Но такой способ отношения к миру, становящегося отношением и к людям, неизбежно вступает в конфликт с порядком духовным, нравственным, если его нормы для души еще не омертвели. И тогда неизбежно начинаются метания, сомнения и мучительные вопросы, обостряемые еще и тем, что гедонистические отношения между людьми носят, как правило, взаимный характер: если для твоей поглотительной жажды другой — по преимуществу лишь средство и предмет, к тому же не единственно возможный, то и для другого такое же отношение к тебе вполне правомерно и естественно.
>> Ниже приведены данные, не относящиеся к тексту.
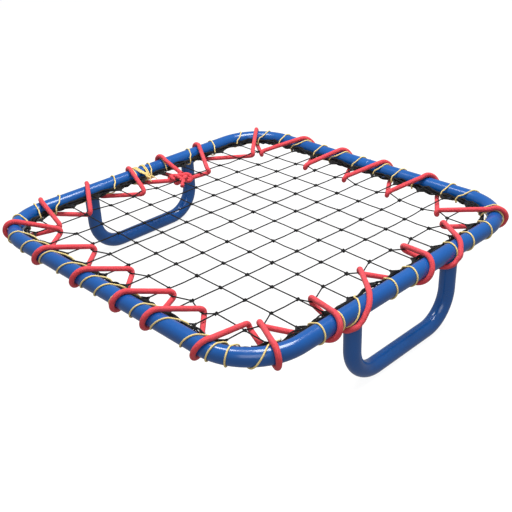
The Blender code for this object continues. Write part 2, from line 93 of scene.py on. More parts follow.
STRAIGHT = RIM_SIDE - 2 * RIM_BEND
QUARTER = STRAIGHT + RIM_BEND * math.pi / 2
LAP = 4 * QUARTER
BUNGEE_WRAP = TUBE_RADIUS + BUNGEE_RADIUS
LASHING_WRAP = TUBE_RADIUS + LASHING_RADIUS
SIDES = ("right", "back", "left", "front")

# The bungee's loops: the side, where the cord leaves the top of the tube, where its loop takes
# the net (along, inward), and where it comes back to the underside of the tube, in millimetres.
BUNGEE_LOOPS = (
    (0, -253, -211, 69, -168), (0, -148, -124, 60, -137), (0, -74, -17, 61, 26),
    (0, 58, 82, 58, 88), (0, 136, 189, 59, 262), (1, -308, -207, 78, -153),
    (1, -127, -99, 69, -51), (1, -29, 0, 66, 43), (1, 69, 93, 68, 136),
    (1, 168, 206, 71, 277), (2, -284, -212, 78, -150), (2, -141, -94, 77, -51),
    (2, -50, -41, 54, 8), (2, 26, 47, 62, 88), (2, 121, 160, 62, 188),
    (2, 213, 227, 69, 296), (3, -262, -210, 61, -168), (3, -137, -113, 61, -64),
    (3, -36, -12, 57, 38), (3, 57, 84, 56, 105), (3, 125, 150, 55, 204),
    (3, 227, 222, 72, 311),
)
LEG_CLEAR = 0.0170          # from a leg's axis to the bungee's, where the bungee passes its outside
BEAD_CLEAR = 0.0030         # and this much more where it passes a weld bead
KNOT_LOOP = 12              # the loop that ends in the knot of the bungee's two ends
KNOT_CENTRE = (-0.2285, 0.0405)
PULLED_SHARE = 0.12         # a loop this near a strand's end, as a share of it, doesn't bend it

# The lashing's turns: the side, and how far along it a turn crosses the underside of the tube,
# the top of the tube and the inside of the net's edge, in millimetres.
LASHING_TURNS = (
    (2, 55, 62, 76), (2, 165, 176, 198), (2, 206, 225, 235), (2, 262, 268, 283),
    (3, -246, -228, -204), (3, -210, -181, -162), (3, -156, -128, -101), (3, -112, -73, -63),
    (3, -48, -15, -4), (3, -14, 19, 32), (3, 24, 51, 62), (3, 72, 96, 109),
    (3, 112, 149, 165), (3, 174, 205, 214), (3, 224, 238, 242), (3, 251, 256, 263),
    (0, -288, -259, -231), (0, -186, -180, -177), (0, -150, -142, -131), (0, -137, -101, -82),
    (0, -38, -30, -19), (0, 8, 16, 23), (0, 108, 114, 126), (0, 152, 160, 170),
    (0, 204, 209, 225), (1, -310, -305, -302), (1, -288, -284, -277), (1, -236, -219, -202),
    (1, -186, -178, -172), (1, -142, -125, -112), (1, -84, -74, -68), (1, -48, -38, -27),
    (1, 10, 17, 23), (1, 48, 58, 78), (1, 104, 113, 118), (1, 142, 157, 177),
    (1, 203, 210, 211), (1, 250, 254, 273), (2, -257, -252, -230), (2, -182, -177, -167),
    (2, -124, -117, -103), (2, -62, -50, -44),
)
# The turns, close together on side 2, that tie the lashing off, in the same way.
HITCH_TURNS = (
    (-30, -19, -8),
    (-12, -7, -3),
    (-7, -4, 0),
    (-1, 9, -1),
    (2, 12, 1),
    (6, 15, 3),
    (19, 19, 24),
)
# The lashing's ways past the net's edge: inward from the rim's centreline, up from it, and the
# share of the way along.
OVER_EDGE = (
    (0.0148, 0.0076, 0.45),
    (0.0190, 0.0046, 0.86),
    (0.0218, -0.0010, 1.00),
)
UNDER_EDGE = (
    (0.0212, -0.0064, 0.00),
    (0.0176, -0.0086, 0.06),
    (0.0128, -0.0072, 0.16),
    (0.0128, -0.0072, 0.50),
    (0.0128, -0.0072, 0.84),
    (0.0098, -0.0102, 1.00),
)
PAST_LEG = (
    (0.0212, -0.0064, 0.00),
    (0.0176, -0.0086, 0.06),
    (0.0142, -0.0076, 0.14),
    (0.0142, -0.0076, 0.86),
    (0.0098, -0.0102, 1.00),
)
LASHING_TOP = math.radians(80)
LASHING_UNDER = math.radians(280)

# ---- studio ---------------------------------------------------------------------------------
CAMERA_BEARING = math.radians(46.404)
CAMERA_HEIGHT = math.radians(28.117)
CAMERA_ROLL = math.radians(-2.301)
CAMERA_TARGET = (0.0947, -0.0880, RIM_Z)
CAMERA_DISTANCE = 1.2037
LENS_MM = 56.79
SENSOR_MM = 36.0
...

А между тем самое мучительное и разрушительное из чувств, неразрывно связанных с жаждой самоутверждений,— именно ревность... И вот мы то и дело застаем героев, призывающих любить жизнь, как женщину, а женщину, как жизнь, в тоске и взываниях: «Что я сделал (делаю) со своей жизнью? как поступаю с ней?»

Правда, вопросы и взывания эти остаются, как правило, у героев Рощина без ответа, и они продолжают пребывать все в том же заколдованном кругу самоценного «терпеть, ждать, хотеть, не прощать и прощать, проклясть и снова ползти к ней...». И здесь можно, конечно, усомниться в серьезности таких метаний и взываний: не простая ли это дань привычным, но, в сущности, уже формальным для души «приличным» стереотипам мышления,— так, «на всякий случай»?.. Мы ведь всегда очень хорошо знаем, какие слова надо произносить и какие от нас требуются квалификации и реакции, если хотим выглядеть «достойно», а между тем внутри себя исповедуем нередко совсем другие ценности и живем по совсем другим законам...

Но на это можно сказать только одно: да, все так и есть, однако, с другой стороны, сегодня становится все яснее и то, что судьба цивилизации, обладающей подобным потолком и подобной психологией, как раз и зависит от ее способности задавать себе такие вопросы действительно серьезно. Именно — судьба. А это, стало быть, и показывает, каковы подлинная проблемная глубина, смысл и масштаб той «беспроблемности», склонность к которой может почувствоваться в декларациях, в изобразительной фактуре и в самой жизни некоторых героев Михаила Рощина.